Germany ‘Paralyzes’ Russia’s High-Flying YAK-152 Aircraft As Moscow Struggles To Replace German Engines

A new light trainer aircraft for the Russian Air Force (RuAF), the Yakovlev Yak-152, has completed formal testing and will soon be inducted into the fleet.

The single-engine propeller plane is used for the first stage, involving basic pilot training for cadets. The aircraft, however, still flies with a German-made engine, for which the Russians are developing a domestic alternative.

While it is unclear how many units of the German engines Russia acquired and if all the Yak-130s produced so far use the same power plant, reports suggest that Russian industry is working on a homegrown piston engine.
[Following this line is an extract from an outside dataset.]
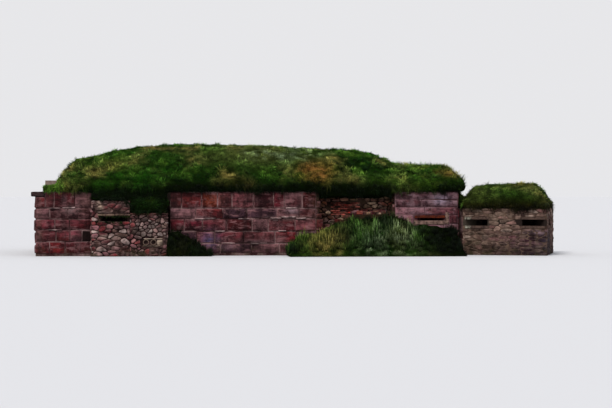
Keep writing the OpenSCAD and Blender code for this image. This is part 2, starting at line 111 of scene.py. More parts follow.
def put_node(tree, kind, settings=None, sockets=None, output=0):
    """Any node: its settings and ramp stops come first, then its sockets' values or links."""
    node = tree.nodes.new(kind)
    for key, value in (settings or {}).items():
        if key == "stops":
            for element, (place, colour) in zip(node.color_ramp.elements, value):
                element.position = place
                element.color = colour
        else:
            setattr(node, key, value)
    for key, value in (sockets or {}).items():
        if isinstance(value, Shade):
            tree.links.new(value.socket, node.inputs[key])
        else:
            node.inputs[key].default_value = value
    return Shade(tree, node.outputs[output]) if node.outputs else None


def seen_directly(tree):
    """One for a ray that the camera sends out, straight or off a glossy or clear surface."""
    rays = [put_node(tree, "ShaderNodeLightPath", output=f"Is {kind} Ray") for kind in (
        "Camera", "Glossy", "Transmission")]
    return (rays[0] + rays[1] + rays[2]).held()


backdrop_colour = (0.80, 0.80, 0.82, 1.0)
world = bpy.data.worlds.new("pale_backdrop")
bpy.context.scene.world = world
world.use_nodes = True
sky = world.node_tree
sky.nodes.clear()
ambient = {"Color": (0.92, 0.95, 1.0, 1.0), "Strength": 0.5}
room = put_node(sky, "ShaderNodeBackground", {}, ambient)
backdrop = put_node(sky, "ShaderNodeBackground", {}, {"Color": backdrop_colour, "Strength": 1.0})
lit = put_node(sky, "ShaderNodeMixShader", {}, {0: seen_directly(sky), 1: room, 2: backdrop})
put_node(sky, "ShaderNodeOutputWorld", {}, {"Surface": lit})


def paint(red, green, blue):
    """A colour given from 0 to 255 as on a paint chart, as linear light."""
    def linear(value):
        value /= 255
        return value / 12.92 if value <= 0.04045 else ((value + 0.055) / 1.055) ** 2.4
    return (linear(red), linear(green), linear(blue), 1.0)


def paint_chart(*colours):
    return [paint(*colour) for colour in colours]


class Finish:
    """A material made of one Principled shader, and the nodes that feed it."""

    def __init__(self, name, roughness, gloss=0.05):
        self.material = bpy.data.materials.new(name)
        self.material.use_nodes = True
        self.tree = self.material.node_tree
        self.shader = self.tree.nodes["Principled BSDF"]
        self.shader.inputs["Roughness"].default_value = roughness
        self.shader.inputs["Specular IOR Level"].default_value = gloss

    def node(self, kind, settings=None, sockets=None, output=0):
        return put_node(self.tree, kind, settings, sockets, output)

    def stretched(self, x, y, z):
        place = self.node("ShaderNodeTexCoord", output="Object")
        return self.node("ShaderNodeMapping", {}, {"Vector": place, "Scale": (x, y, z)})

    def speckle(self, size, detail=4.0, rough=0.55, where=None):
        """Noise whose lumps are about size metres across."""
        where = where or self.node("ShaderNodeTexCoord", output="Object")
        sockets = {"Vector": where, "Scale": 1 / size, "Detail": detail, "Roughness": rough}
        return self.node("ShaderNodeTexNoise", {}, sockets)

    def ramp(self, value, low, high):
        """Nothing at low, one at high, on whichever side of it that lies."""
        stops = [(low, (0, 0, 0, 1)), (high, (1, 1, 1, 1))]
        if high < low:
            stops = [(high, (1, 1, 1, 1)), (low, (0, 0, 0, 1))]
        return self.node("ShaderNodeValToRGB", {"stops": stops}, {"Fac": value})

    def mix(self, factor, first, second):
        sockets = {0: factor, 6: first, 7: second}
        return self.node("ShaderNodeMix", {"data_type": "RGBA"}, sockets, output=2)

    def attribute(self, name, output="Color"):
        return self.node("ShaderNodeAttribute", {"attribute_name": name}, output=output)

    def place(self, axis):
        place = self.node("ShaderNodeTexCoord", output="Object")
        return self.node("ShaderNodeSeparateXYZ", {}, {0: place}, output=axis)

    def colour(self, colour):
        self.tree.links.new(colour.socket, self.shader.inputs["Base Color"])

    def bumps(self, height, strength, distance):
        sockets = {"Height": height, "Strength": strength, "Distance": distance}
        bump = self.node("ShaderNodeBump", {}, sockets)
        self.tree.links.new(bump.socket, self.shader.inputs["Normal"])

    def weathered(self, colour, pale, dark, lime=0.6, damp=0.6):
        """Lime bloom, rain streaks, damp and moss that run over stones and mortar alike, and a painted
        shade low at the pillbox's east end.
        """
        bloom = self.ramp(self.speckle(0.75, 6, 0.62), 0.53, 0.70)
        specks = self.ramp(self.speckle(0.07, 5, 0.7), 0.35, 0.6)
        colour = self.mix(bloom * specks * lime, colour, pale)
        streaks = self.speckle(0.30, 5, 0.6, self.stretched(1.0, 1.0, 0.16))
        colour = self.mix(self.ramp(streaks, 0.50, 0.68) * damp, colour, dark)
        blotches = self.speckle(1.3, 5, 0.6)
        colour = self.mix(self.ramp(blotches, 0.50, 0.66) * damp * 0.8, colour, dark)
        # Painted shade: darker towards the ground east of the pillbox's middle.
        east_foot_painted_shade = ((self.place("X") - 10.7) * 0.5).held() * (1.15 - self.place("Z")).held()
        colour = self.mix(east_foot_painted_shade * 0.45, colour, paint(40, 30, 40))
        foot = (1.0 - self.place("Z") * 2.2).held()
        moss = self.ramp(self.speckle(0.35, 6), 0.45, 0.62) * foot
        return self.mix(moss * 0.8, colour, paint(44, 44, 22))

    def wear_on(self, *names):
        """Puts the finish on CAD nodes."""
        for name in names:
            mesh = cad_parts[name].data
            mesh.materials.clear()
            mesh.materials.append(self.material)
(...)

It is likely that all commercial contacts between Russia and Germany, especially those involving aerospace products, will have been terminated after the sweeping sanctions that were levied following Russia’s February 2022 military operation in Ukraine. 

Russian industry has long initiated the import substitution of various electronic and computer hardware products since the 2014 Donbas War. Still, it accelerated the efforts since February 2022, when it was completely cut off from access to Western technology.
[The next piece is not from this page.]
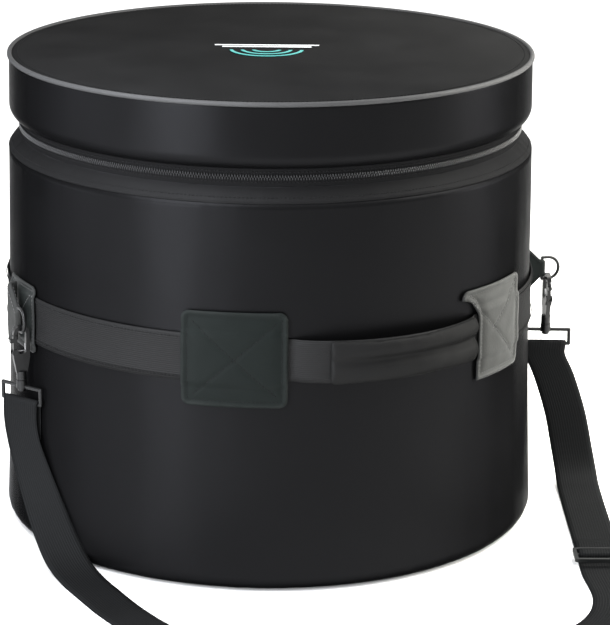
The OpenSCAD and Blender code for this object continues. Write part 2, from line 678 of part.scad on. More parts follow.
body_cloth();
body_foam();
body_lining();
base_cloth();
base_foam();
base_lining();
lid_top_cloth();
lid_top_foam();
lid_top_lining();
lid_band_cloth();
lid_band_foam();
lid_band_lining();
lid_piping();
lid_emblem_bars();
lid_emblem_ripples();
zip_tape_lower();
zip_tape_upper();
zip_coil_lower();
zip_coil_upper();
zip_stops();
zip_slider_a();
zip_slider_b();
zip_pull_a();
zip_pull_b();
hinge_panel();
belt_right();
belt_left();
patch_front_left();
patch_front_right();
patch_back_left();
patch_back_right();
ring_patch_right();
ring_patch_left();
ring_tab_right();
ring_tab_left();
strap_ring_right();
strap_ring_left();
handle_front_webbing();
handle_front_grip();
handle_back_webbing();
handle_back_grip();
hook_right();
hook_left();
hook_gate_right();
hook_gate_left();
gate_spring_right();
gate_spring_left();
strap_loop_right();
strap_loop_left();
strap_fold_right();
strap_fold_left();
strap_webbing();
strap_return();
strap_adjuster();
adjuster_fold();
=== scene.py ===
"""Looks for a round padded soft case: cloth, leather, webbing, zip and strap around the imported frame.

Lengths are metres. Angles round the case are degrees counted from the front (-Y) towards +X.
"""

import math

import bpy
from mathutils import Matrix, Vector, geometry, noise


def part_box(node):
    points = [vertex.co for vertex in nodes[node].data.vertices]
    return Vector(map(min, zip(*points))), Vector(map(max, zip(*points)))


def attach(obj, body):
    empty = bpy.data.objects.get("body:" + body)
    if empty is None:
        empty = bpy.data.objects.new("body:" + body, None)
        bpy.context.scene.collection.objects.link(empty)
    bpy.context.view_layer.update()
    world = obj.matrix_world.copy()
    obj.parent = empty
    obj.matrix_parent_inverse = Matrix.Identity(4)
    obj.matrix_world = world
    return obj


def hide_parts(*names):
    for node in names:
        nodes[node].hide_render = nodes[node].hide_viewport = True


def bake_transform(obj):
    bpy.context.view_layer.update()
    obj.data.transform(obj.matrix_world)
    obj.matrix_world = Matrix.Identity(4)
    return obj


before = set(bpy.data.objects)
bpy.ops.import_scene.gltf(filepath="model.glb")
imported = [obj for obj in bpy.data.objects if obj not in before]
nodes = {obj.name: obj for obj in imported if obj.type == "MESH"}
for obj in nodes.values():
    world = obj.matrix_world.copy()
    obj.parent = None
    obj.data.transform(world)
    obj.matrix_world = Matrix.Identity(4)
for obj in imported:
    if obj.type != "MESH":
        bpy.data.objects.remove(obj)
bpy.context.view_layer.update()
MM = 0.001


def add_object(name, data):
    """New object in the scene."""
    made = bpy.data.objects.new(name, data)
    bpy.context.scene.collection.objects.link(made)
    return made


# ---------- camera ----------
CAMERA_AT = Vector((-1.0787, -2.4469, 0.9562))
CAMERA_TURN = 24.5  # degrees the view is turned from +Y towards +X
CAMERA_DIP = 16.09  # degrees that it looks down
CAMERA_ROLL = 0.492
CAMERA_LENS = 170.4


def make_camera():
    turn, dip, roll = (math.radians(x) for x in (CAMERA_TURN, CAMERA_DIP, CAMERA_ROLL))
    ahead = Vector((math.sin(turn) * math.cos(dip), math.cos(turn) * math.cos(dip), -math.sin(dip)))
    flat = Vector((math.cos(turn), -math.sin(turn), 0))
    upright = flat.cross(ahead)
    right = flat * math.cos(roll) + upright * math.sin(roll)
    up = upright * math.cos(roll) - flat * math.sin(roll)
    data = bpy.data.cameras.new("camera")
    data.lens = CAMERA_LENS
    data.clip_end = 100
    camera = add_object("camera", data)
    camera.matrix_world = Matrix.Translation(CAMERA_AT) @ Matrix((right, up, -ahead)).transposed().to_4x4()
    bpy.context.scene.camera = camera


make_camera()

# ---------- places, read from the frame ----------
WALL_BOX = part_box("body_cloth")
LID_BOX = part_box("lid_band_cloth")
BELT_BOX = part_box("belt_right")
TOP_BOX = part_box("lid_top_cloth")
FLOOR_R = WALL_BOX[1].x  # radius of the wall at the floor
SHOULDER_TOP = WALL_BOX[1].z
SHOULDER_R = 13 * MM
HEM_R = 14 * MM  # rounding at the floor
SAG = 3.5 * MM  # how far the wall settles outwards at the floor
WALL_TOP_R = FLOOR_R - 3 * MM
SHOULDER_Z = SHOULDER_TOP - SHOULDER_R
LID_R = LID_BOX[1].x
LID_LOW = LID_BOX[0].z
LID_ARC_Z = LID_LOW + SHOULDER_R
LID_TOP = TOP_BOX[1].z
ZIP_Z = (SHOULDER_TOP + LID_LOW) / 2
BELT_Z = (BELT_BOX[0].z + BELT_BOX[1].z) / 2
BELT_W = BELT_BOX[1].z - BELT_BOX[0].z
CLOTH_T = 1.2 * MM
LINING_T = 1.0 * MM
PADDING_DEPTH = 11 * MM  # from the wall's outside to the padding's inside
LINING_DEPTH = 12 * MM
LINING_DRAFT = 3 * MM  # how far the lining leans in on its way up
SHOULDER_RUN = 12 * MM  # the rim band's slope, inwards and upwards
SHOULDER_RISE = 12.4 * MM
SHOULDER_CURVE = 0.85
RIM_SEAM = 5  # point of the rim band's profile where its stitching runs


def polar(r, a, z):
    """Point at radius r, angle a and height z."""
    t = math.radians(a)
    return Vector((r * math.sin(t), -r * math.cos(t), z))


def level(a):
    """Level direction at an angle from +X towards +Y."""
    t = math.radians(a)
    return Vector((math.cos(t), math.sin(t), 0))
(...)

Another category that Moscow has been trying to indigenize is smaller and intermediate aerospace products, components, and sub-assemblies that it has imported from the West. 

Basic Trainer Completes Development & Tests

RIA Novosti quoted an unidentified official from the Yakovlev Design Bureau (YDB), who said that the “state joint tests” were “completed following previously approved plans” that “confirmed the main characteristics of the aircraft.” 
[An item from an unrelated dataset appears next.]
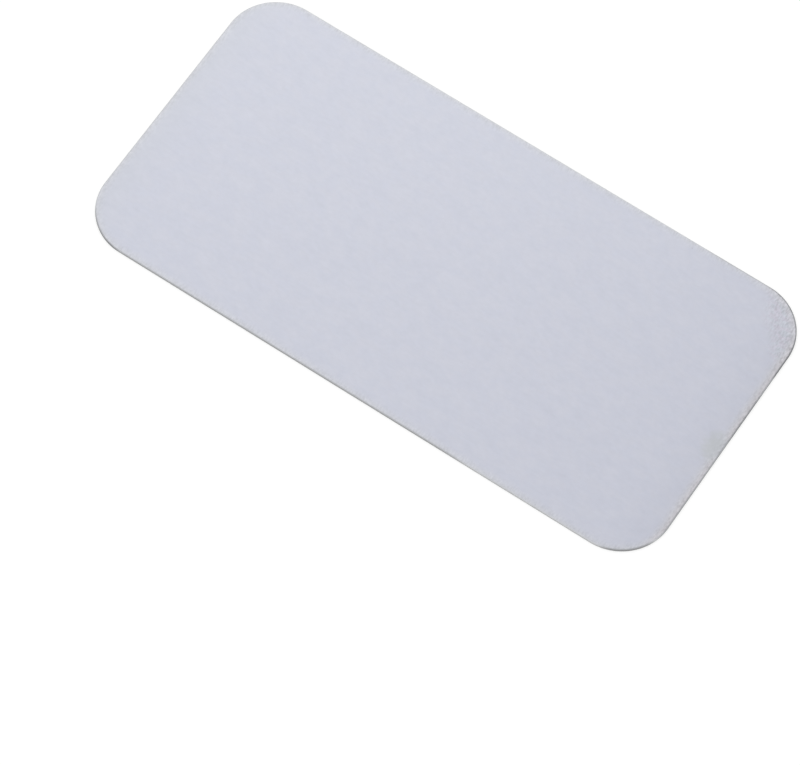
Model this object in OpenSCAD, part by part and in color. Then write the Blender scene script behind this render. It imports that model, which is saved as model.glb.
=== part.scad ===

The Yak-152 and the Yak-130 aircraft are the two primary trainer aircraft in the Russian Aerospace Forces; after concluding the elementary piloting training on the Yak-152, the cadet graduates to the Yak-130, an intermediate jet trainer. He then progresses to squadron service, where he is imparted training on the actual leading aircraft by senior pilots. 

A Yak-130 in flight. Credit: United Aircraft Corporation (UAC).

“The Yak-152 and Yak-130 have a unified cockpit information and control field, and the integrated use of two training aircraft – a piston aircraft at the initial stage of training and a jet combat trainer for improving acquired skills. (This is part of an) optimal combination in the training system for Aerospace Forces cadets,” the report added. 

Replacing German Engines

The official added that the “next stage” in the Yak-152’s development will be the “import substitution” of the “engine, propeller, and other components with their testing in the short term.”

This means Russian companies have developed domestic alternatives of the products, which need to be tested to see if the Yak-152 performs to the required standards with these installed. “The current Yak-152 samples are equipped with German engines,” the report added.

The framing suggests all of the units fly with the German power plants. Last August, UAC Deputy General Director for Civil Aviation, General Director of Yakovlev PJSC Andrei Boginsky told RIA Novosti that Yakovlev was looking for partners in Russia to import the German aircraft engine for the Yak-152 for the Russian Aerospace Forces. Boginsky said, “Several Russian companies are ready to take on this work.”

“We are looking for opportunities: partners for import substitution of the German engine, who could start producing the engine. Several Russian companies are ready to take on this work,” Boginsky said.

He noted that aircraft manufacturers are now “in dialogue” with these companies, and all the necessary initial data are provided. “I can’t give a time frame, but the work is going on; no one is giving up,” Boginsky said. 

Without a locally-made, available, and fully logistically supported engine, the Yak-152 cannot enter mass production. The engine in question is the German-made RED A03T piston diesel engine, a product of RED Aircraft. Vladimir Reichlin, a German citizen of Russian origin, owns this company. 

German authorities banned RED Aircraft from supplying the engine to Russia in 2023, and Reichlin was sentenced to five years in prison in August of that year. Russian industry might have to reverse engineer the A03T or use the VK-650 helicopter engine as an alternative.

According to RuAviation, during the HeliRussia-2023 exhibition, the director of the VK-650 program at ODK-Klimov, Yevgeny Prodanov, revealed ODK was considering using the ‘V’ variant of the engine (VK-650V) for the Yak-152.

“Its design allows minimal modifications for various drones and for use as part of a hybrid propulsion system. In addition, the issue of using the engine on the Yak-152 airplane is currently being worked out. We plan to obtain a type certificate for this engine in 2024,” Prodanov added. 

An August 2021 report quoted Mikhail Gordin of the Central Institute of Aviation Engine Engineering, who said the challenge “lay in the successful layout and use of components that are not produced in Russia.”